Since construction began on the MVP back in 2018, the project has lost virtually every permit needed to build the pipeline. This includes permits from the U.S. Army Corps of Engineers to cross streams and wetlands; permits from the Bureau of Land Management and U.S. Forest Service to cross national forests; and permits from the U.S. Fish and Wildlife Service to disturb habitats supporting endangered species. The permits from the latter three agencies have now been tossed out twice by the U.S. Court of Appeals for the Fourth Circuit.

While many of the legal challenges have been brought by environmental interest groups, this has no bearing on the fact that the courts found grave deficiencies in the permits issued to MVP. Compelling compliance with the law is hardly a radical judicial act, regardless of who brings the case to court.

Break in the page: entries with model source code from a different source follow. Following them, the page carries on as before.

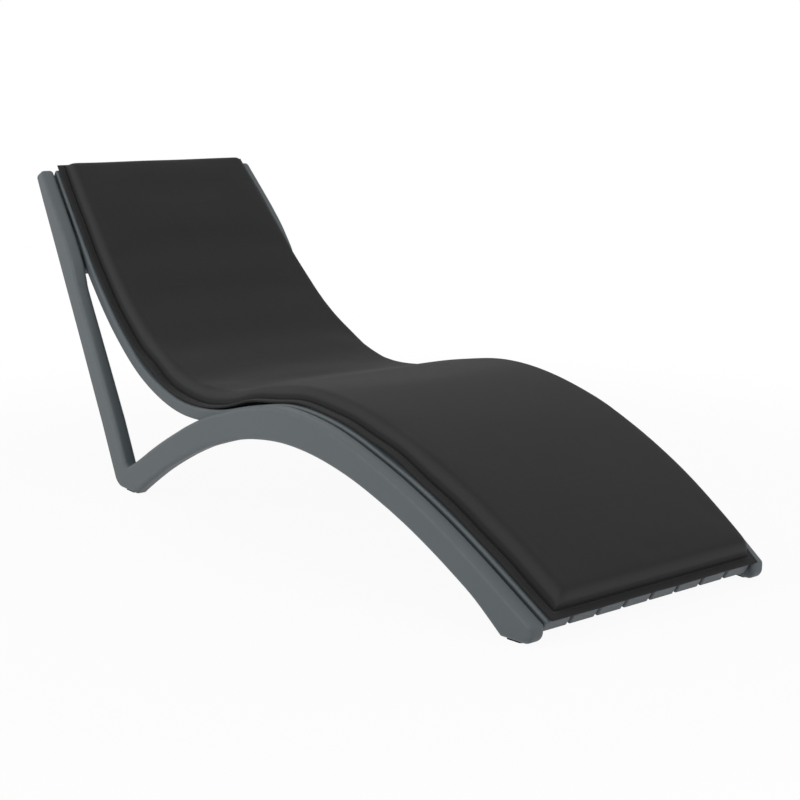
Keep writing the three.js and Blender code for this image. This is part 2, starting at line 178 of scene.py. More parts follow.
# A mesh object from a point array and blocks of faces, each block with its own number of corners. It is
# built straight and then bowed. The last blocks listed in `flat` are shaded flat.
def addPiece(name, body, material, points, faces, stands=(), flat=0, uv=None, marks=None, cut=0):
    faces = facedOut(points, faces)
    mesh = bpy.data.meshes.new(name)
    mesh.vertices.add(len(points))
    mesh.vertices.foreach_set("co", np.asarray(points, np.float32).ravel())
    corners = np.concatenate([block.ravel() for block in faces])
    sizes = np.concatenate([np.full(len(block), block.shape[1]) for block in faces])
    mesh.loops.add(len(corners))
    mesh.loops.foreach_set("vertex_index", corners.astype(np.int32))
    mesh.polygons.add(len(sizes))
    starts = np.concatenate([[0], np.cumsum(sizes)[:-1]])
    mesh.polygons.foreach_set("loop_start", starts.astype(np.int32))
    mesh.polygons.foreach_set("loop_total", sizes.astype(np.int32))
    smooth = np.ones(len(sizes), bool)
    if flat:
        smooth[len(sizes) - sum(len(block) for block in faces[-flat:]):] = False
    mesh.polygons.foreach_set("use_smooth", smooth)
    mesh.update(calc_edges=True)
    mesh.validate()
    if uv is not None:
        layer = mesh.uv_layers.new(name="run")
        layer.data.foreach_set("uv", np.asarray(uv, np.float32)[corners].ravel())
    for key, values in (marks or {}).items():
        layer = mesh.attributes.new(key, "FLOAT", "POINT")
        layer.data.foreach_set("value", np.broadcast_to(np.asarray(values, np.float32), len(points)).copy())
    if cut:
        cutAcross(mesh, cut)
    mesh.vertices.foreach_set("co", bowed(pointsOf(mesh)).ravel())
    mesh.update()
    piece = bpy.data.objects.new(name, mesh)
    bpy.context.scene.collection.objects.link(piece)
    mesh.materials.append(material)
    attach(piece, body)
    if stands:
        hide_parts(*stands)
    return piece


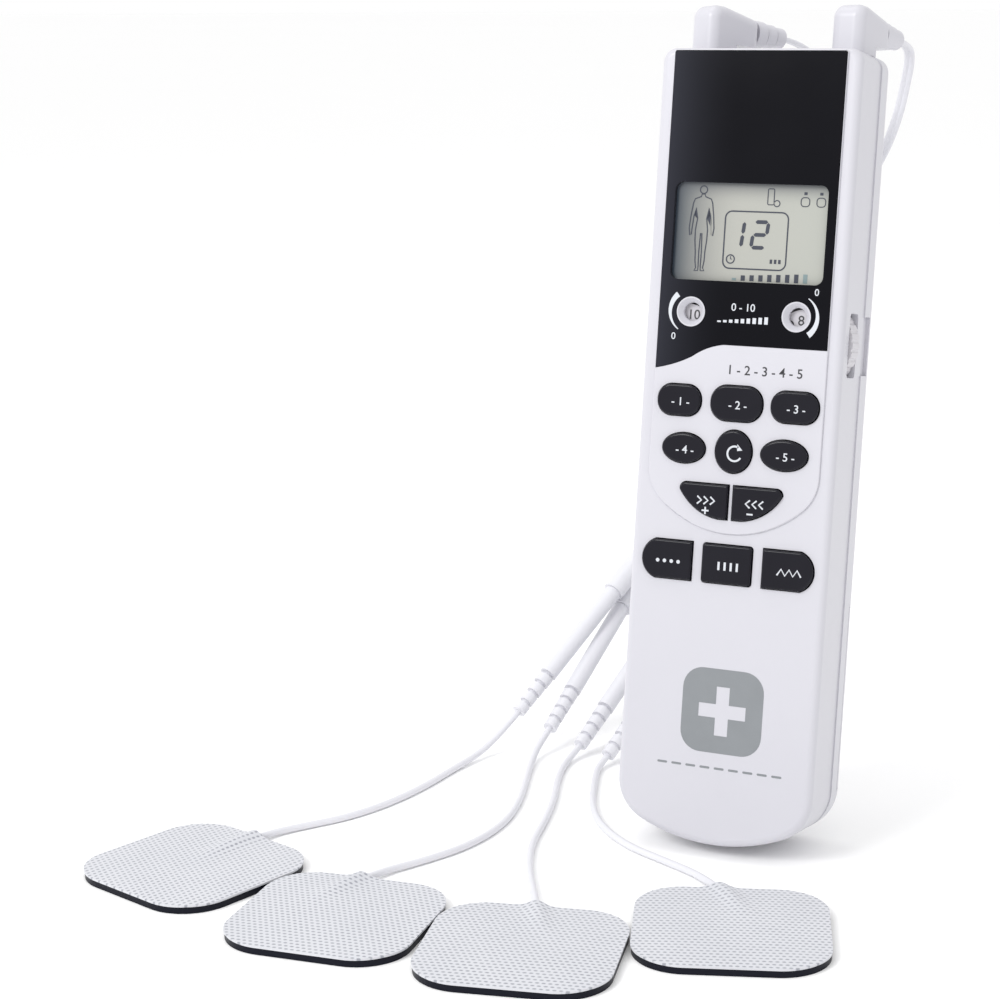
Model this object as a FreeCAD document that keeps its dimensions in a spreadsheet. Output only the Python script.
import FreeCAD, Part
import Sketcher
import math
import os

V = FreeCAD.Vector

doc = FreeCAD.newDocument("tens_unit")

# ---------------------------------------------------------------- driving dimensions (mm, degrees)

sheet = doc.addObject("Spreadsheet::Sheet", "Dimensions")
DIMENSIONS = {
    "case_width": 45.0, "case_length": 173.5, "front_face": 11.0, "rear_face": 11.5,
    "parting": -3.3, "shell_wall": 1.6, "top_corner": 3.0, "low_corner": 10.0, "low_arc": 40.0,
    "rear_proud": 0.3, "rear_rounding": 4.0, "front_rounding": 1.6, "lean_angle": 9.0,
    "plateau_width": 39.0, "plateau_height": 0.5, "plateau_low": 68.8,
    "lens_thick": 1.2, "lens_low": 104.0, "lens_step": 109.8,
    "window_width": 34.6, "window_height": 21.1, "window_centre": 134.0, "window_corner": 1.8,
    "dial_window": 6.7, "dial_window_x": 11.95, "dial_window_z": 116.55,
    "wheel_radius": 9.8, "wheel_rim": 5.0, "wheel_x": 13.5, "wheel_z": 111.1, "wheel_front": 6.3,
    "slot_front": 6.8, "slot_width": 6.0, "slot_length": 13.8,
    "key_proud": 0.9, "key_gap": 0.25, "key_flange": 0.45, "key_travel": 0.8,
    "board_thick": 1.6, "board_front": 0.4,
    "door_top": 53.7, "door_low": 6.4, "door_lip": -7.0, "door_wall": 1.5, "door_gap": 0.4,
    "hinge_y": 8.7, "hinge_z": 8.0, "hinge_pin": 0.8, "hinge_barrel": 1.4, "hinge_clear": 5.0,
    "cell_diameter": 10.5, "cell_length": 44.5, "cell_pitch": 11.0, "cell_y": 1.6,
    "plug_x": 16.0, "plug_y": 2.5, "plug_width": 7.6, "plug_top": 184.2,
    "lead_diameter": 2.4, "tail_diameter": 1.6,
    "sleeve_diameter": 5.6, "socket_diameter": 4.4, "socket_length": 43.0, "relief_length": 13.0,
    "pad_side": 40.0, "pad_corner": 10.8, "gel_thick": 1.4, "cloth_thick": 0.5,
}
for row, (name, value) in enumerate(DIMENSIONS.items(), start=1):
    sheet.set("A%d" % row, name)
    sheet.set("B%d" % row, "%g" % value)
    sheet.setAlias("B%d" % row, name)
doc.recompute()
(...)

As a result of its problematic route and design, the MVP is now more than $3 billion over budget and four years behind schedule.

Rather than attempting to fix the project’s flaws, however, the developers continue to hold out hope that the rules do not apply to the MVP. Indeed, the project developers are among the top donors to Manchin and Sen. Charles Schumer (D-New York), the chief architects of the backroom deal.

Congress must not overrule the very safeguards put in place to protect the public against harm from proposed energy infrastructure projects. Especially not for a project as dangerous and unprecedented as the MVP.